Solubility of lysozyme in polyethylene glycol-electrolyte mixtures: the depletion interaction and ion-specific effects

Abstract

The solubility of aqueous solutions of lysozyme in the presence of polyethylene glycol and various alkaline salts was studied experimentally. The protein-electrolyte mixture was titrated with polyethylene glycol, and when precipitation of the protein occurred, a strong increase of the absorbance at 340 nm was observed. The solubility data were obtained as a function of experimental variables such as protein and electrolyte concentrations, electrolyte type, degree of polymerization of polyethylene glycol, and pH of the solution; the last defines the net charge of the lysozyme.
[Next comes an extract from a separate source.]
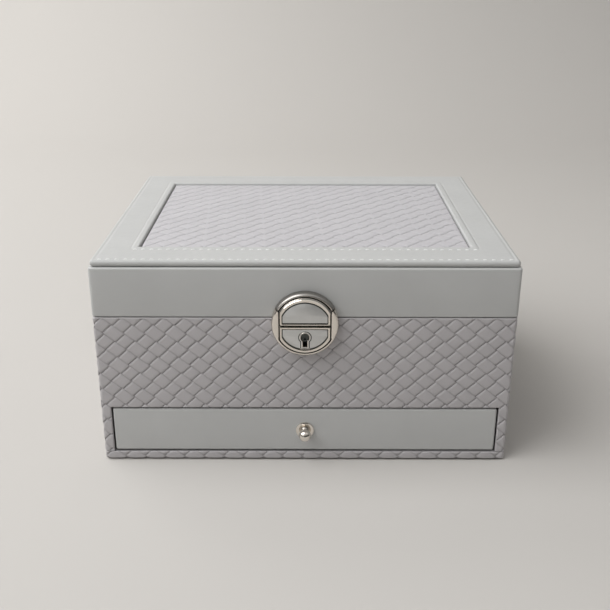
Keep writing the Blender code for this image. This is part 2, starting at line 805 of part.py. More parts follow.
def make_lock_plate():
    plate = bevelled_disc("lock_plate", LOCK_RIM_OUT, nickel, None)
    far = 2 * LOCK_RIM_OUT
    cut(plate, column_cutter("lock_pocket", LOCK_INNER, COLUMN_HALF, (LOCK_BACK_OUT, far)))
    wide, above = 2 * LOCK_RADIUS, LOCK_Z + 2 * LOCK_RADIUS
    inner = column_cutter("lock_mouth", LOCK_INNER, COLUMN_HALF, (-PAST, far))
    keep_common(inner, front_box("lock_mouth_low", (-wide, wide), (-wide, wide), (RIM - FIT, above)))
    cut(plate, inner)
    cut(plate, front_box("ear_cutter", (-wide, wide), (-PAST, far), (LOCK_Z + EAR_RISE, above)))
    screw_z = LOCK_Z - LOCK_SCREW_DROP
    for label, sign in (("left", -1), ("right", 1)):
        x = sign * LOCK_SCREW_HALF
        outs = (-PAST, LOCK_BACK_OUT + PAST)
        cut(plate, front_rod(f"plate_hole_{label}", x, outs, screw_z, SCREW_SHANK + FIT))


def face_plate(name, back_out, look, parent, heights):
    """A D-shaped plate with a raised border and a chamfered arc, which keeps the given z range."""
    half = COLUMN_HALF - FACE_GAP
    top = FACE_OUT + BORDER_RISE
    profile = [
        (0, top),
        (FLAP_RADIUS - FACE_CHAMFER, top),
        (FLAP_RADIUS, top - FACE_CHAMFER),
        (FLAP_RADIUS, back_out),
        (0, back_out),
    ]
    plate = turned(name, profile, look, parent, (0, FRONT, LOCK_Z), ROUND_STEPS)
    outs = (back_out - PAST, top + PAST)
    keep_common(plate, front_box(f"{name}_outline", (-half, half), outs, heights))
    recess_outs = (FACE_OUT, top + PAST)
    recess = column_cutter(
        f"{name}_recess", FLAP_RADIUS - BORDER_WIDTH, half - BORDER_WIDTH, recess_outs
    )
    inner = (heights[0] + BORDER_WIDTH, heights[1] - BORDER_WIDTH)
    keep_common(recess, front_box(f"{name}_recess_ends", (-half, half), (0, 2 * top), inner))
    cut(plate, recess)
    return plate


def make_key_face():
    top = LOCK_Z - SPLIT_GAP / 2
    plate = face_plate("key_face", FACE_BACK_OUT, nickel_satin, None, (LOCK_Z - LOCK_RADIUS, top))
    outs = (FACE_BACK_OUT - PAST, FACE_OUT + BORDER_RISE + PAST)
    hole = front_rod("keyhole", 0, outs, KEY_Z, KEYHOLE_RADIUS)
    half = KEYHOLE_SLOT / 2
    join(hole, front_box("keyhole_slot", (-half, half), outs, (KEY_Z - KEYHOLE_SLOT_DROP, KEY_Z)))
    cut(plate, hole)


def make_key_plug():
    mesh = rod_mesh("key_plug", PLUG_RADIUS, PLUG_OUT - PLUG_BACK_OUT)
    middle = at_front(0, (PLUG_OUT + PLUG_BACK_OUT) / 2, KEY_Z)
    plug = place("key_plug", mesh, steel, key_axis, middle, ALONG_Y)
    half, tall = KEY_SLOT / 2, KEY_SLOT_HALF_LENGTH
    outs = (PLUG_OUT - KEY_SLOT_DEPTH, PLUG_OUT + PAST)
    cut(plug, front_box("key_slot", (-half, half), outs, (KEY_Z - tall, KEY_Z + tall)))


def make_lock_bolt():
    """A bar above the plug, an arm at its left end, and a pin at the arm's top that enters the hook's eye."""
    tip = -HOOK_HALF - BOLT_CLEAR
    arm_right = tip - BOLT_PIN_LENGTH
    arm_left = arm_right - BOLT_ARM
    outs = (BOLT_OUT - BOLT_THICKNESS / 2, BOLT_OUT + BOLT_THICKNESS / 2)
    bar_top = LOCK_Z - BOLT_BAR_DROP
    bar_low = bar_top - BOLT_BAR
    low = at_front(arm_left, outs[1], bar_low)
    high = at_front(arm_left + BOLT_BAR_LENGTH, outs[0], bar_top)
    bolt = board("lock_bolt", low, high, steel, bolt_axis)
    arm_top = EYE_Z + BOLT_PIN + FIT
    join(bolt, front_box("bolt_arm", (arm_left, arm_right), outs, (bar_low, arm_top)))
    pin_start = (arm_left + arm_right) / 2
    join(bolt, cross_rod("bolt_pin", pin_start, tip, BOLT_OUT, EYE_Z, BOLT_PIN, SCREW_STEPS))


def make_lock_screws():
    screw_z = LOCK_Z - LOCK_SCREW_DROP
    seat = INNER_FRONT - LOCK_SCREW_SINK + SEAT
    shank = seat - FRONT + LOCK_BACK_OUT - FIT
    profile = screw_profile(SCREW_SHANK, shank, SCREW_HEAD)
    for label, sign in (("left", -1), ("right", 1)):
        middle = (sign * LOCK_SCREW_HALF, seat, screw_z)
        turned(f"lock_screw_{label}", profile, steel, None, middle, SCREW_STEPS)


def hasp_rod(name, ends, radius):
    """A rod along the hasp's pivot."""
    return cross_rod(name, *ends, PIVOT_OUT, PIVOT_Z, radius, SCREW_STEPS)


def make_hasp_base():
    """The cap over the flap, with the plate behind the flap and the lug that holds its pin."""
    base = bevelled_disc("hasp_base", CAP_OUT, nickel, lid_axis)
    far, wide = 2 * CAP_OUT, 2 * LOCK_RADIUS
    cut(base, front_rod("cap_hollow", 0, (CAP_BACK_OUT, far), LOCK_Z, LOCK_INNER, ROUND_STEPS))
    cap_low = LOCK_Z + EAR_RISE + EAR_GAP
    below = LOCK_Z - wide
    cut(base, front_box("cap_low_cut", (-wide, wide), (-PAST, far), (below, LID_LOW + FIT)))
    plate_half = COLUMN_HALF - 2 * FACE_GAP
    for label, ends in (("left", (-wide, -plate_half)), ("right", (plate_half, wide))):
        cut(base, front_box(f"cap_end_{label}", ends, (-PAST, far), (below, cap_low)))
    lug_heights = (PIVOT_Z - HASP_KNUCKLE + NECK, PIVOT_Z + HASP_KNUCKLE - NECK)
    lug_side = (NECK - HASP_LUG_HALF, HASP_LUG_HALF - NECK)
    join(base, front_box("hasp_lug", lug_side, (FIT + SEAT, PIVOT_OUT), lug_heights))
    join(base, hasp_rod("hasp_eye", (-HASP_LUG_HALF, HASP_LUG_HALF), HASP_KNUCKLE))
    wider = HASP_LUG_HALF + PAST
    cut(base, hasp_rod("hasp_lug_bore", (-wider, wider), HASP_PIN + PIN_PLAY))


def make_hasp_flap():
    low = LOCK_Z + SPLIT_GAP / 2
    heights = (low, LOCK_Z + LOCK_RADIUS)
    flap = face_plate("hasp_flap", FLAP_BACK_OUT, nickel_satin, hasp_axis, heights)
    start = HASP_LUG_HALF + KNUCKLE_GAP
    end = start + HASP_KNUCKLE_LENGTH
    bridge_heights = (PIVOT_Z - HASP_KNUCKLE + NECK, PIVOT_Z + HASP_KNUCKLE - NECK)
    for label, ends in (("left", (-end, -start)), ("right", (start, end))):
        bridge_outs = (PIVOT_OUT, FLAP_BACK_OUT + BRIDGE_BITE)
        bridge_ends = (ends[0] + NECK, ends[1] - NECK)
        join(flap, front_box(f"flap_bridge_{label}", bridge_ends, bridge_outs, bridge_heights))
        join(flap, hasp_rod(f"flap_knuckle_{label}", ends, HASP_KNUCKLE))
    wider = end + PAST
    cut(flap, hasp_rod("flap_bore", (-wider, wider), HASP_PIN + PIN_PLAY))


def make_hasp_pin():
    length = 2 * (HASP_LUG_HALF + KNUCKLE_GAP + HASP_KNUCKLE_LENGTH)
    mesh = rod_mesh("hasp_pin", HASP_PIN, length, SCREW_STEPS)
    place("hasp_pin", mesh, steel, lid_axis, at_front(0, PIVOT_OUT, PIVOT_Z), ALONG_X)


def make_hasp_hook():
    low = LOCK_Z + HOOK_RISE
    corner = at_front(-HOOK_HALF, HOOK_FRONT_OUT, low)
    far_corner = at_front(HOOK_HALF, HOOK_BACK_OUT, low + HOOK_LENGTH)
    hook = board("hasp_hook", corner, far_corner, steel, hasp_axis)
    wider = HOOK_HALF + PAST
    cut(hook, cross_rod("hook_eye", -wider, wider, BOLT_OUT, EYE_Z, EYE_RADIUS, SCREW_STEPS))


# The chest, put together.

clear_scene()
chest = new_collection("jewellery_chest")
cutters = new_collection("cutters")

plain = finish("plain_leathercloth", (0.36, 0.37, 0.36), 0.5)
woven = finish("woven_leathercloth", (0.36, 0.345, 0.355), 0.5)
velvet = finish("grey_velvet", (0.42, 0.41, 0.42), 0.95)
dark_felt = finish("dark_felt", (0.02, 0.02, 0.02), 0.95)
board_grey = finish("grey_board", (0.3, 0.3, 0.3), 0.8)
nickel = finish("polished_nickel", (0.75, 0.71, 0.66), 0.15, 1.0)
nickel_satin = finish("satin_nickel", (0.6, 0.59, 0.57), 0.35, 1.0)
steel = finish("plated_steel", (0.6, 0.58, 0.55), 0.3, 1.0)
mirror_glass = finish("mirror_glass", (0.9, 0.92, 0.92), 0.02, 1.0)

lid_axis = carrier("lid_axis", (0, HINGE_Y, HINGE_Z))
hasp_axis = carrier("hasp_axis", at_front(0, PIVOT_OUT, PIVOT_Z), lid_axis)
drawer_axis = carrier("drawer_axis", (0, FRONT, KNOB_Z))
tray_axis = carrier("tray_axis", (0, 0, TRAY_LOW))
key_axis = carrier("key_axis", at_front(0, PLUG_OUT, KEY_Z))
bolt_axis = carrier("bolt_axis", at_front(0, BOLT_OUT, EYE_Z))

make_base()
make_side_walls()
make_back_wall()
make_front_wall()
make_shelf()
make_ledges()
make_lid_walls()
make_lid_top()
make_window()
make_mirror()
make_drawer_front()
make_drawer_box()
make_drawer_dividers()
make_knob()
make_tray_shell()
make_tray_dividers()
make_ring_pad()
make_hinges()
make_lock_plate()
make_key_face()
make_key_plug()
make_lock_bolt()
make_lock_screws()
make_hasp_base()
make_hasp_flap()
make_hasp_pin()
make_hasp_hook()
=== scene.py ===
"""The looks of the jewellery chest: woven leathercloth on boards, a padded lid, a nickel lock, velvet
inside. Metres, +Z up. The front faces -Y, and X runs along the width."""

import math

import bmesh
import bpy
import numpy as np
from mathutils import Matrix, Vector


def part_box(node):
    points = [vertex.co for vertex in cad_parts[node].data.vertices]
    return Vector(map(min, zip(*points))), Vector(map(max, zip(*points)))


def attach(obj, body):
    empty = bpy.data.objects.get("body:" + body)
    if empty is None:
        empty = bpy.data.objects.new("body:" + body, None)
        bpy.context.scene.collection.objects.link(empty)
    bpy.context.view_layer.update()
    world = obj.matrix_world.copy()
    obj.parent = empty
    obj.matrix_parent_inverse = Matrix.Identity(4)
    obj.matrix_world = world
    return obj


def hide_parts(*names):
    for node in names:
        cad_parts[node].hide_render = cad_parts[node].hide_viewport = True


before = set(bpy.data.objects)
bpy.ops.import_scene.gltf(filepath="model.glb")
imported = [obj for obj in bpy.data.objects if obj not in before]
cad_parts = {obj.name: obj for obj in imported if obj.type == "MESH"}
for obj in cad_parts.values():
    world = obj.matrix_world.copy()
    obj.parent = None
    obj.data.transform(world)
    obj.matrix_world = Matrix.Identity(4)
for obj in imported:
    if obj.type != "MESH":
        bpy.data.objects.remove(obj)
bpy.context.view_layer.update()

MM = 0.001

# --------------------------------------------------------------------------------------------------------
# Studio. A pale floor that sweeps up into a backdrop, a large soft light high on the left, a weak one in
# front, one on the backdrop, and a surround that is pale above. The camera looks down on the chest from the
# front.

CAMERA_PLACE = (0.0003, -0.5204, 0.2840)
CAMERA_DOWN, CAMERA_LEFT, CAMERA_ROLL = 0.36901, 0.00082, 0.00156
CAMERA_LENS = 48.87
CAMERA_SHIFT = -0.0492
FLOOR_COLOUR = (0.545, 0.527, 0.503)
PALE_SIDE = (-0.15, 0.35, 0.92)
PALE_FROM, PALE_TO = -0.1, 0.6
DIM, PALE, BACKGROUND = 0.04, 0.70, 0.45
SURROUND_COLOUR = (1.0, 0.99, 0.975)
SWEEP_START, SWEEP_RADIUS, SWEEP_HALF, SWEEP_FRONT = 0.75, 0.6, 2.4, -1.8
LAMPS = {  # place, target, side, watts, colour
    "key": ((-0.85, -0.36, 1.25), (0, 0, 0.06), 1.3, 20, (1.0, 1.0, 1.0)),
    "fill": ((-0.7, -1.4, 0.75), (0, 0, 0.06), 0.9, 0.8, (1.0, 0.985, 0.97)),
    "backdrop_light": ((-0.8, 0.7, 0.9), (0, 1.25, 0.25), 0.8, 5.5, (1.0, 0.985, 0.965)),
}


def grid_faces(rows, columns, ring=False):
    """Corner numbers of the quads of a grid of points, row by row. A ring joins each row's ends."""
    down, along = np.meshgrid(
        np.arange(rows - 1), np.arange(columns if ring else columns - 1), indexing="ij"
    )
    down, along = down.ravel(), along.ravel()
    after = (along + 1) % columns
    corners = [down * columns + along, down * columns + after]
    corners += [(down + 1) * columns + after, (down + 1) * columns + along]
    return np.stack(corners, axis=1)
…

The results indicate that the solubility of lysozyme decreases with the addition of polyethylene glycol; the solubility is lower for a polyethylene glycol with a higher degree of polymerization. Further, the logarithm of the protein solubility is a linear function of the polyethylene glycol concentration. The process is reversible and the protein remains in its native form. An increase of the electrolyte (NaCl) concentration decreases the solubility of lysozyme in the presence and absence of polyethylene glycol. The effect can be explained by the screening of the charged amino residues of the protein. The solubility experiments were performed at two different pH values (pH = 4.0 and 6.0), where the lysozyme net charge was +11 and +8, respectively. Ion-specific effects were systematically investigated. Anions such as Br(-), Cl(-), F(-), and H(2)PO(4)(-) (all in combination with Na(+)), when acting as counterions to a protein with positive net charge, exhibit a strong effect on the lysozyme solubility. The differences in protein solubility for chloride solutions with different cations Cs(+), K(+), and Na(+) (coions) were much smaller. The results at pH = 4.0 show that anions decrease the lysozyme solubility in the order F(-) < H(2)PO(4)(-) < Cl(-) < Br(-) (the inverse Hofmeister series), whereas cations follow the direct Hofmeister series (Cs(+) < K(+) < Na(+)) in this situation.

FIGURE 1

Absorbance (λ = 340 nm; T = 25.0°C) during the PEG titration of lysozyme solution at pH = 4.0. Examples are shown for an initial protein solution c₃ = 190 g/L (solid symbols) and c₃ = 160 g/L (open symbols) in 0.20 M NaCl titrated with c₂ = 0.30 g/mL PEG-20,000.

FIGURE 2

Solubility curves of lysozyme at pH = 4.0 in 0.20 M NaCl, obtained by titration with c₂ = 0.60 g/mL PEG-3000 (circles), c₂ = 0.45 g/mL PEG-10,000 (triangles), and c₂ = 0.30 g/mL PEG-20,000 (squares). Lines represent the results of least squares fit of experimental data by Eq. 5.

FIGURE 3

Solubility curves of lysozyme at pH = 4.0 and 6.0 as obtained after titration with c₂ = 0.30 g/mL PEG-20,000 at various NaCl concentrations: 0.20 M (squares), 0.25 M (triangles), and 0.30 M (circles). Solid symbols correspond to pH = 4.0 and open to pH = 6.0. Lines are as for Fig. 2.

FIGURE 4

Solubility curves of lysozyme at pH = 4.0 in 0.20 M NaCl (squares), NaBr (circles, open circles after dialysis; see text), NaH₂PO₄ (diamonds), and NaF (triangles) obtained by titration with c₂ = 0.30 g/mL PEG-20,000. Lines are as for Fig. 2.

FIGURE 5

Solubility curves of lysozyme at pH = 4.0 in 0.20 M NaCl (squares), KCl (circles), and CsCl (triangles) obtained after titration with c₂ = 0.30 g/mL PEG-20,000. Lines are as for Fig. 2.

FIGURE 6

CD spectra before (solid line) and after (dotted line) precipitation of lysozyme for various protein concentrations (c₃). (From bottom to top) 0.57 g/L, 0.30 g/L, and 0.11 g/L. (Inset) ellipticity θ versus protein concentration at λ = 220 nm. Solid symbols correspond to ellipticity before and open after aggregation. The experiment was performed at pH = 4.0 in 0.20 M NaCl and PEG-20,000 (c₂ = 0.30 g/mL).